Standing up for yourself is basically all about setting a boundary. Many of us who are dealing with victim issues also have major boundary issues. A boundary is a line between what you do and don’t like. I like flirting with you, I don’t like you creeping on me. I like having pleasant conversations with you, I don’t like it when you call me a name or say something negative about me.

Many of us have massive boundary issues with our families. Family is really where the boundaries were created or abused in the first place. And so this will be the area that is the most difficult. You may even need to stop talking with certain family members for a while, or even always.

But start with figuring out what hurts your feelings or what doesn’t feel good. I have a family members that can be really verbally mean. So whenever that happens I just say “I don’t like that, that statement isn’t true, and it’s not okay for you to say that about me”. This has worked for me, but my family is also somewhat aware and always trying to be better people despite their occasional flaws.

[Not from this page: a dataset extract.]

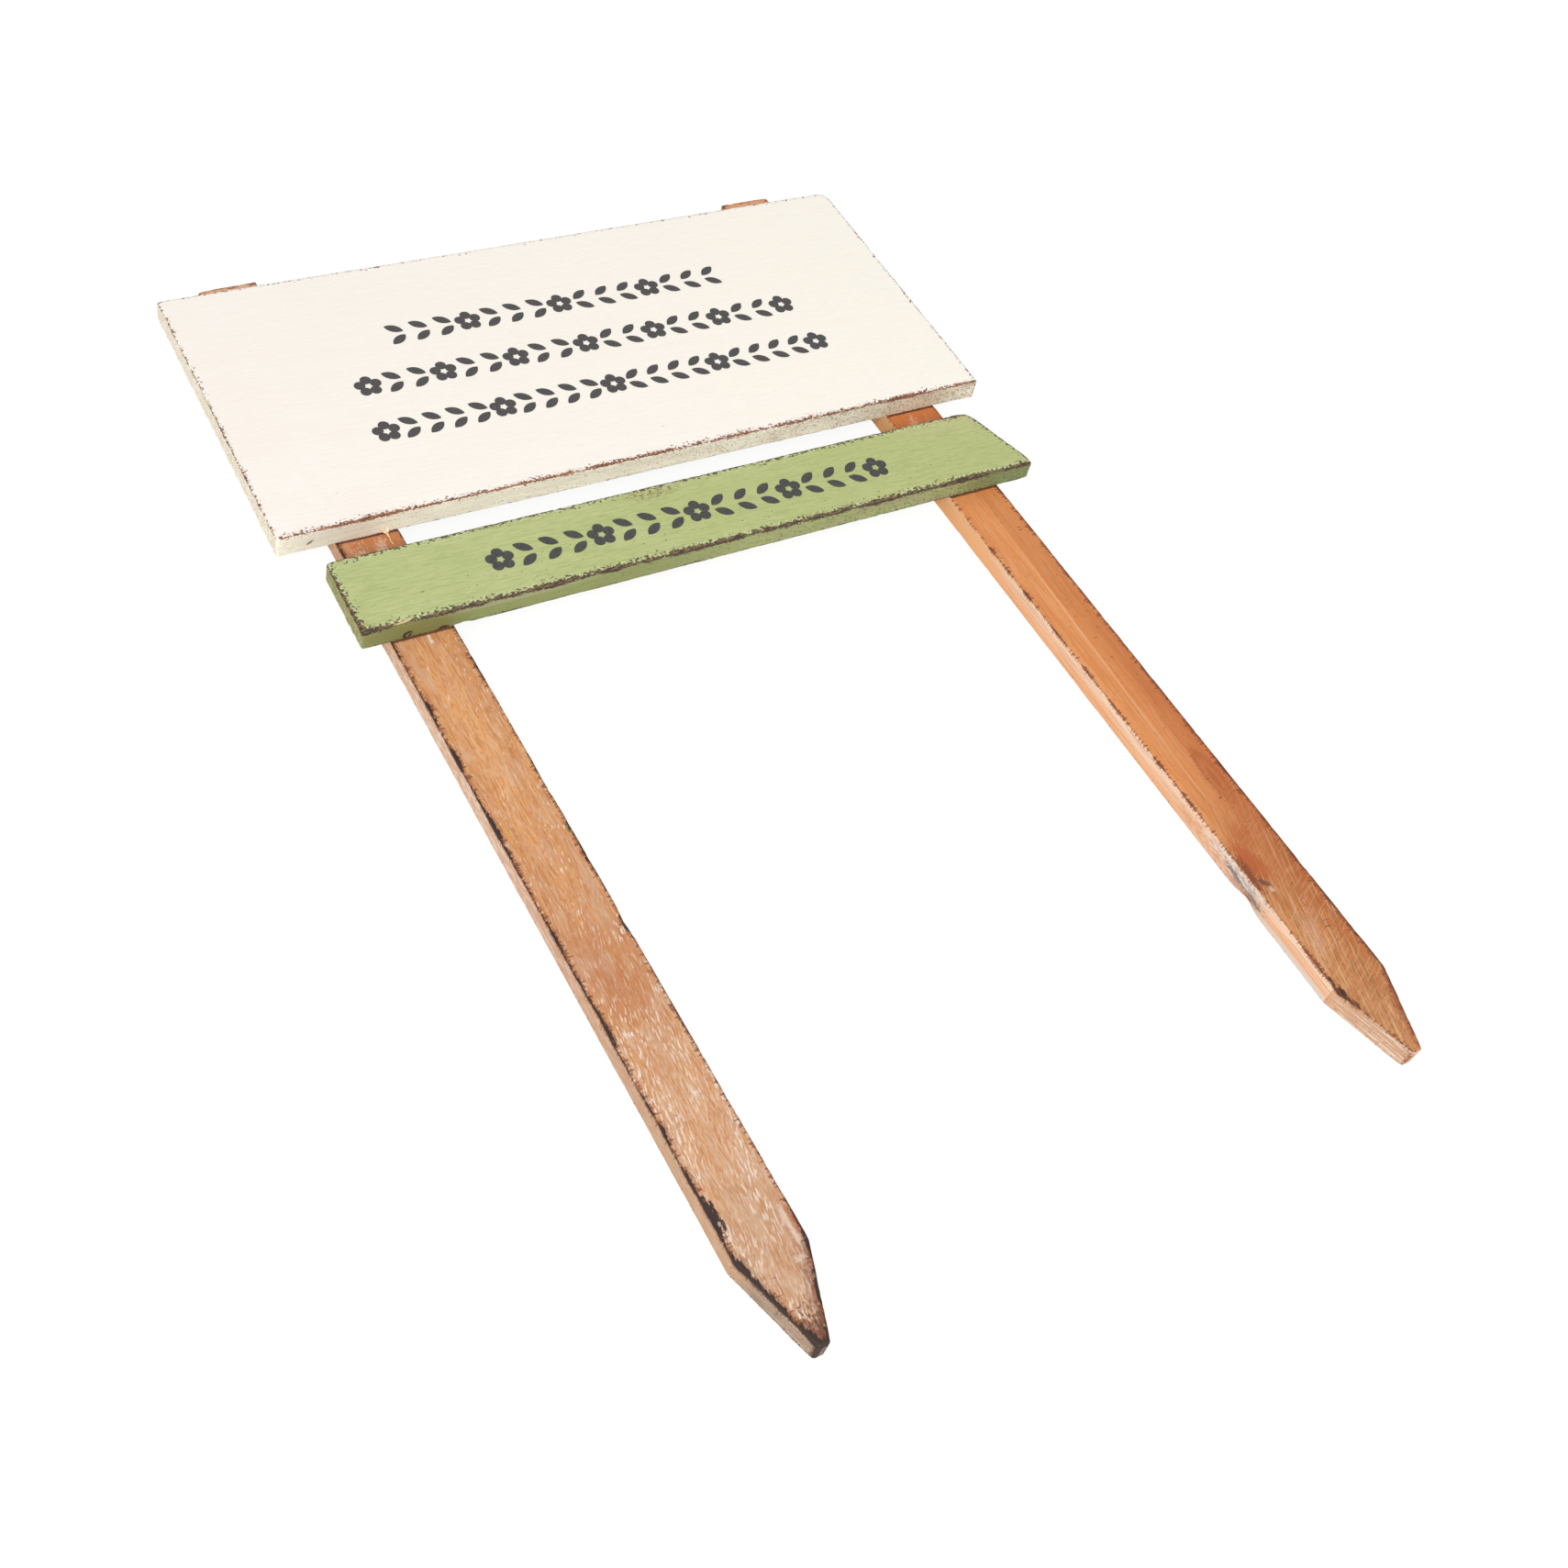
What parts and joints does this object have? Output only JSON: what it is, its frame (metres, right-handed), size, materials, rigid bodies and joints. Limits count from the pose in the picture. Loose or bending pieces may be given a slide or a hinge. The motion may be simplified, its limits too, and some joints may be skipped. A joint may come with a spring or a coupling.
{
  "type": "wooden garden sign",
  "caption": "Worn painted board and slat screwed to two pointed wooden stakes, with stencilled leaf and flower rows; pushed into soil to mark a garden bed.",
  "frame": {"origin": "centre of the bounding box's underside: the sign lies on its back, with the stakes' backs on z = 0", "axes": "+X along the boards to the right, +Y up the sign and away from the points, +Z out of the front of the boards"},
  "size_m": [0.382, 0.6012, 0.0232],
  "materials": {
    "cream_paint": "wood with worn matt cream paint, sanded through at the edges",
    "green_paint": "wood with worn matt green paint over a dark brown stain that shows at the edges",
    "tan_stain": "tan-stained softwood with whitewash flecks and dark worn edges",
    "orange_stain": "orange-stained softwood with whitewash towards the point",
    "screw_steel": "zinc-plated steel",
    "stencil_paint": "thin matt dark grey stencil paint"
  },
  "bodies": {
    "root": {"main_board": "cream_paint", "slat": "green_paint", "left_stake": "tan_stain", "right_stake": "orange_stain", "screws": "screw_steel", "board_stencil": "stencil_paint", "slat_stencil": "stencil_paint"}
  },
  "joints": []
}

I really like the conversation around difficult family relationships here with Dr. Nicole Lepera.
https://www.youtube.com/watch?v=8zc00EYi51k

Healing the inner victim takes much time and patience. This is just the beginning, these are only first steps, and steps you will take over and over again. We are always learning, always changing.

Other steps along the way include acceptance and healing deep inner wounds, which will have to be discussed in part 2.

In the meantime, thanks for listening!